Coating adhesion is indicated according to the ASTM D-3359 tape test. The adhesion of an amorphous carbon coating on a polypropylene bottle is poor whereby greater than 65% of coating delaminates, which corresponds to a “0” according to the adhesion classification of the tape test. If the surface is first pretreated with and O₂ plasma prior to depositing the coating, the adhesion is excellent whereby none of the coating delaminates, which corresponds to a “5” according to the adhesion classification of the tape test.

Claims

1. An improved process for preparing a protective barrier for a container including the step of plasma coating the interior of the container with a plasma polymerized coating, wherein the improvement comprises the step of pretreating the interior surface of a polyolefin or a polylactic acid container with a plasma for less than one minute.

2. The process of claim 1, wherein the plasma is generated by microwave energy in the range of 20 to 2000 watts in a gas consisting essentially of Ar, He, H2, O2, N2, air, CF4, C2F6, CO2, H2O, O3, N20 and NO or mixtures thereof at a pressure in the range of 10 to 1333 μbars.

3. The process of claim 1, wherein the gas consists essentially of oxygen.

4. An improved process for preparing a protective barrier for a container including the step of plasma coating the interior of the container with a plasma induced coating of amorphous carbon, wherein the improvement comprises the step of treating the interior surface of the coated container with a plasma for less than one minute, the container being a polyolefin container or a polylactic acid container.

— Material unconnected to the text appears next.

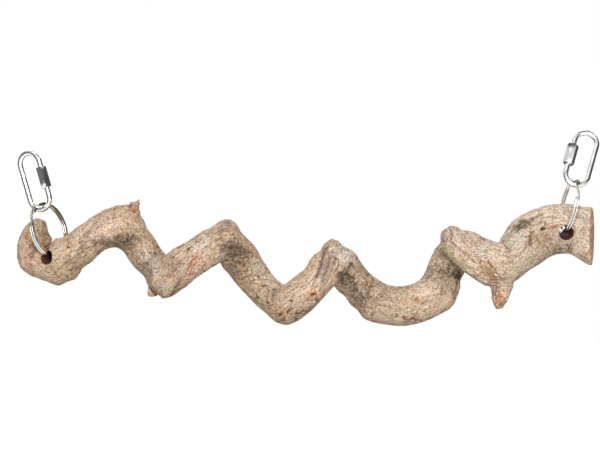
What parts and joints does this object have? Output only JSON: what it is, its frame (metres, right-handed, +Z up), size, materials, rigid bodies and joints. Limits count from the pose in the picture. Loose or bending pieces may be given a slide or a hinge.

5. The process of claim 4, wherein the plasma is generated by microwave energy in the range of 20 to 2000 watts in a gas consisting essentially of Ar, He, H2, O2, N2, air, CF4, C2F6, CO2, H2O, O3, N2O and NO or mixtures thereof at a pressure in the range of 10 to 1333 μbars.

6. The process of claim 5, wherein the gas consists essentially of nitrogen.

7. The process of any of claims 1-6, wherein the container is a polypropylene container.